Monday, 13 July 2015

Top o' the world

In the battle between the already-made decision to stay put on Monday (making use of the rainy day to fix my sound insulation panels) and the need to get somewhere where Erin Mae's dodgy alternator could receive some TLC, the alternator won. We decided to make our way up the Barrowford locks.


The Met Office had promised it would be raining hard by 8 a.m., so we thought about delaying the start until things had cleared a bit. But it still wasn't raining by 9, so we felt we were onto a good thing and got going. No such luck. As soon as we started, so did the rain. Mind you, by Lancashire standards I don't think you could call it heavy rain, though it made taking photos more complicated than usual.

We're a bit torn about whether we like company / help on these wide locks, or not. On our own, we establish our own routines, and have our own standards for how much of a bashing we're prepared for Erin Mae to take with the currents swirling in the locks. On the other hand, both gates and paddles seem to require an inordinate amount of work for my best beloved, even though she'd still rather be out there than controlling the boat both entering and while in the locks. That's when extra muscle is useful, and we have to put up with someone else's ideas about managing the mechanisms.


Eventually we arrived at the last group of three, up to the top lock…


and emerged onto the pound that is the summit of the Leeds and Liverpool canal.


Having down so much uphill work to get here, you feel as though it must be the highest point on the whole canal network. But that honour belongs, it seems, to the Huddersfield Narrow Canal, with the Rochdale coming a close second. In fact there are eight canal summits higher than this one, and not all of those are in this neck of the woods – three belong to the BCN network (Birmingham Canal Navigations). It is high enough, however, for the pressure at the water point to be minimal (especially, we were told, when the person in the lock cottage is doing a wash or taking a shower!).

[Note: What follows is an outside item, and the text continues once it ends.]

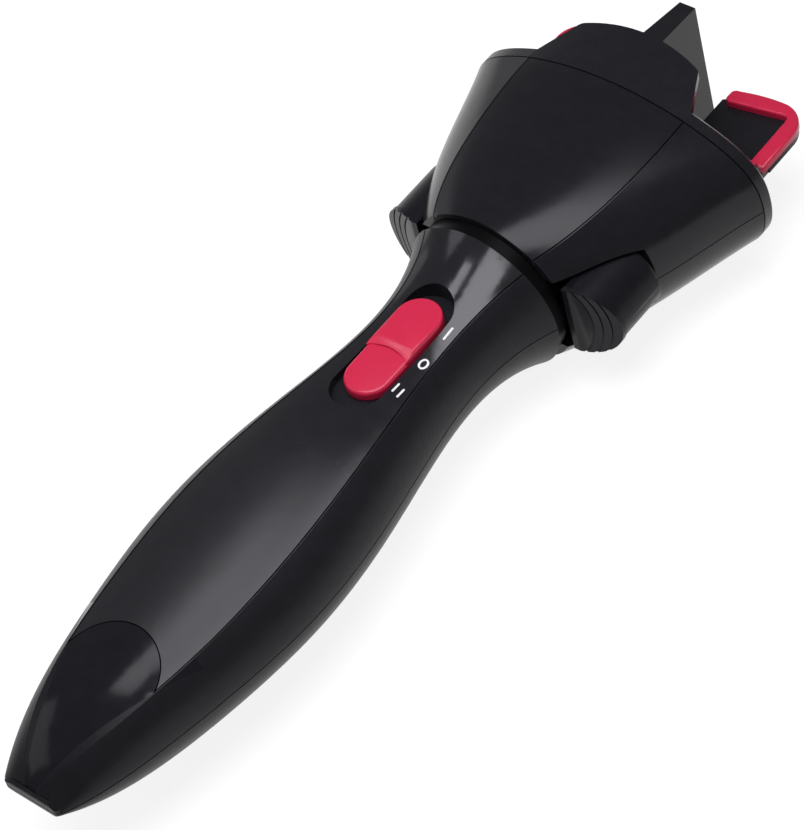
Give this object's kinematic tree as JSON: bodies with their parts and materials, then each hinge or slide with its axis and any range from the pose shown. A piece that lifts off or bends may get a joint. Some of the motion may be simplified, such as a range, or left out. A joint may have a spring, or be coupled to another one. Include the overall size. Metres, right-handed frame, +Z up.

Looking back from our mooring we can see the Barrowford reservoir, which stores water surplus to requirement for the summit. The summit pound itself is fed by streams coming off the hills.


You'd think rainwater would be clear, wouldn't you. All day it's looked pretty grey to me.

Tomorrow we'll hopefully get to a boatyard where they can do something about the electrical problem being flagged by my auxiliary warning light. I posted a question on the CanalWorld forums last night, and the answers suggested worn brushes or a dying diode in the domestic alternator. Interestingly, this is where having fitted my Stirling gizmo a couple of years ago has paid dividends – not in terms of the wonderful things it is supposed to do, but in virtue of the fact that, as part of the installation, you feed the output from both alternators to it, and it combines them. So as the domestic alternator gives a problem, the engine alternator provides charge for everything. Without that, I think we'd be in more trouble than we are.

Isn't that good!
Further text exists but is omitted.